The salary cap issues are the most interesting. Lecavalier, Brad Richards and Martin St. Louis earn a total of about $21 million. Throw in Dan Boyle, perhaps the only other player worth keeping in Tampa Bay, and his near $4 million and just as importantly his pending unrestricted free agent status in the summer of 2008, and the numbers get real interesting. The Lightning have spent half of their salary cap space on 4 star players.

Rounding out the Tampa roster are some very weak names. No offense to Andre Roy, Chris Gratton, Craig MacDonald, Doug Jannik and all the other has beens, never weres, and please-oh-please-be-a-pleasant-surprise-this-season players in Tampa, but that kind of depth is detrimental to any team nowadays.
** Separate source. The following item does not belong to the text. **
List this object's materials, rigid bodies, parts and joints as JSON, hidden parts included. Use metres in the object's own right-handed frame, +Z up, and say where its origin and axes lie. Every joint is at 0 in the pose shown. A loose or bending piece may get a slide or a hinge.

Even if St. Louis and especially Richards were performing at a level anywhere near where their salary suggests they should be, the Tampa Bay Lightning aren't going anywhere any time soon. And since these guys eat up so much cap room, it's nearly impossible to find quality support players willing to play for little money.

The situation is even worse in net, where Marc Denis and Johan Holmqvist have done their best Dan Cloutier impersonations this season. And with no cap wiggle-room, there's little that can be done to improve the situation.
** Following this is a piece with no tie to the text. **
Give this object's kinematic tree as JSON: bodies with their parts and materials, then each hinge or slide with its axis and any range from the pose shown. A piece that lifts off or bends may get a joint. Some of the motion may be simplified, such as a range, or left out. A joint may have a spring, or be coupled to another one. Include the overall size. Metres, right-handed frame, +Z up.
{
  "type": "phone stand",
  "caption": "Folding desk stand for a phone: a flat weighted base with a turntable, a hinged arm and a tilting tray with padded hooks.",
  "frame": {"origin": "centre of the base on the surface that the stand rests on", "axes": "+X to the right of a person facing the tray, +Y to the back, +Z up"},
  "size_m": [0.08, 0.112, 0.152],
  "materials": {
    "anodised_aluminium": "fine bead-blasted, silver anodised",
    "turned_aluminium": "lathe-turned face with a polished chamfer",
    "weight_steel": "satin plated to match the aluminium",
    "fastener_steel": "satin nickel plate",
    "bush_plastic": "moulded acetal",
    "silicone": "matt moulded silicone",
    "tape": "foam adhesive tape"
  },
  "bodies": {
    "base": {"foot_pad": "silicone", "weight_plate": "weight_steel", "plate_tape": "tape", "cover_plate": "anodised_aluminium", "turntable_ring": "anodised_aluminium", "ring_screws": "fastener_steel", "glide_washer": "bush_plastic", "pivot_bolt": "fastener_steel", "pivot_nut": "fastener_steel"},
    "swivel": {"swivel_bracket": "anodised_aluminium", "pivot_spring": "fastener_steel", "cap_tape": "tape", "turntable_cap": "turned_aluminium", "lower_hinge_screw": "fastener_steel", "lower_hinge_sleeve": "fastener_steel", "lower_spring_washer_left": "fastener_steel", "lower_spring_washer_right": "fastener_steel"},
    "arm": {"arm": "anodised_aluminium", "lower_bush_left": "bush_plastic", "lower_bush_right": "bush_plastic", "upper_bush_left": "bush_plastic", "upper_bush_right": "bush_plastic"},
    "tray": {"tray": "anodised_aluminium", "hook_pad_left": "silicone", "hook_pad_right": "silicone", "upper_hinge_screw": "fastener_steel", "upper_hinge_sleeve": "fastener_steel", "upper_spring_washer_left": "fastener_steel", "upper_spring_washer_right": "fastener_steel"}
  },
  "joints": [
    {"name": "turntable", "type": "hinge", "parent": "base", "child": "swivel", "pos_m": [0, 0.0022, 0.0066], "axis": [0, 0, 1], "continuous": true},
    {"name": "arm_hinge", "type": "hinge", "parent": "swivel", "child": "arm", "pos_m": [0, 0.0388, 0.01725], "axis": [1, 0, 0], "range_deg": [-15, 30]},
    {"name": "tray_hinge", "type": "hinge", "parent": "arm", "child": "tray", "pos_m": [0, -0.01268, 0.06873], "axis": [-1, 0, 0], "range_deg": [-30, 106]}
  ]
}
Denis and his near $3 million contract have been waived this weekend, potentially freeing up some cap space. But maybe the only way the Lightning will be able to acquire a top goalie and significant depth to once again become a Stanley Cup contender will be to move Vincent Lecavalier.

What? Move Vinnie? The hero, the Saviour? I suppose Tampa might want to get rid of Brad Richards' $7.8 million cap hit first, but he's got a no-trade clause and I don't know if there's a team out there that will take on that scary contract load. Martin St. Louis' contract gets a little more favorable as time passes in the next three years, but he too has a no trade clause and is the oldest of the three. Dan Boyle would be the easiest to move, as he's a UFA this coming summer and great trade deadline bait. He, too, has a no trade clause that he'd have to waive, but I suspect that is what will likely happen should Tampa fall out of the playoff race further. But TB's blue line is already sickly thin with him, so I'd hate to see them play without the underrated defenseman.
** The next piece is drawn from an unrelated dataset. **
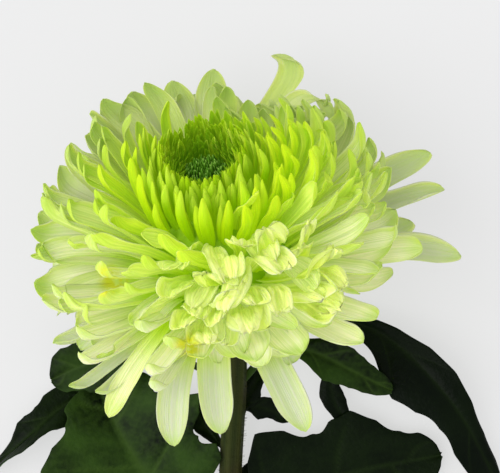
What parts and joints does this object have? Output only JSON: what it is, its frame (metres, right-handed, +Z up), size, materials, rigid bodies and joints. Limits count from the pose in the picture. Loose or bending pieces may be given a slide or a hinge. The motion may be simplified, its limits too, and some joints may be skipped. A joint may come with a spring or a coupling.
{
  "type": "cut green peony chrysanthemum",
  "caption": "Cut green chrysanthemum lying on a surface: a full bloom of incurved petals in layers round a dark green eye, on a short leafy stem.",
  "frame": {"origin": "on the surface that the flower lies on, under one of the petals that the bloom rests on", "axes": "+Z up from the surface, +Y from the cut end of the stem towards the bloom, +X to the right"},
  "size_m": [0.1691, 0.221, 0.1004],
  "materials": {
    "petal": "soft matt living petal, lime green to whitish green with fine parallel veins",
    "floret": "matt dark green unopened florets",
    "bract": "matt green scales with thin paler edges",
    "stem": "ridged green stem with short soft hairs",
    "leaf": "dark green leaf with a waxy sheen and sunken veins"
  },
  "bodies": {
    "root": {"ray_petals": "petal", "eye_florets": "floret", "involucre": "bract", "stem": "stem", "leaf_lower_left": "leaf", "leaf_upper_left": "leaf", "leaf_far_left": "leaf", "leaf_upper_right": "leaf", "leaf_far_right": "leaf", "leaf_lower_right": "leaf"}
  },
  "joints": []
}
Which leads us back to Lecavalier. At approximately $7.2 million, he's proven to be worth that kind of money, and there would be takers. And he has no no-trade clauses, making him the most movable of the big four. He'd easily generate the biggest return, possibly 2 or 3 quality NHL players to give the Lightning some badly needed upgrades.

Trading Lecavalier is suicide, and GM Jay Feaster knows it. He's already on record saying he won't be remembered as the general manager who traded Vincent Lecavalier, but his team is terrible and his job is on the line. That being said, all of this talk is probably for not, as the team's ownership transfer has virtually frozen Feaster's ability to make any significant moves.

Still, the debate about trading Lecavalier is fascinating. It reminds me of a great trade way back near the dawn of the second World War.

During the 1930s there was a great player named "Sweeney" Schriner. He was a heck of a left winger, the greatest the game had ever seen proclaimed famed Leafs boss Conn Smythe. Better than Frank Mahovlich. Better than Bobby Hull even. You can read his full biography here.

Schriner was a two time NHL scoring champion, but his New York Americans were spinning their wheels going nowhere fast. Like today's Lightning, they lacked the depth to go anywhere. Schriner was surrounded by has beens and forgetables. At least they, unlike Tampa Bay, had a quality goalie in Shrimp Worters.

While there was no salary cap, the Great Depression still had it's grip on the team's finances. Making matters worse, the Amerks struggled for attention in the Big Apple's sports market. They were a distant second to Manhattan's Rangers.

The Amerks decided to trade Schriner before the 1939-40 season. Smythe traded Buzz Boll, Doc Romnes, Jim Fowler, Murray Armstrong and fallen superstar Busher Jackson to New York all for Schriner.

Schriner went on to help the Leafs win two Stanley Cups during WWII, forever cementing his status as a legend of hockey. He was inducted into the Hockey Hall of Fame in 1962.

Despite the overall talent and depth infusion, the Americans didn't fare so well. The team became complete cellar dwellers following the trade. Financial disparity played the biggest role in the Amerks follies, and ultimately led to the suspension of the franchise, renamed the Brooklyn Americans, after 1942. The team was supposed to come back following the war, but the NHL never reinstated them.

One thing is for sure: Tampa GM Jay Feaster knows he has to do something and something soon. He will be forced to do something, or be forced out. But he also already knows the lessons of the Sweeney Schriner trade. You can't trade the best player in the game and get equal returns.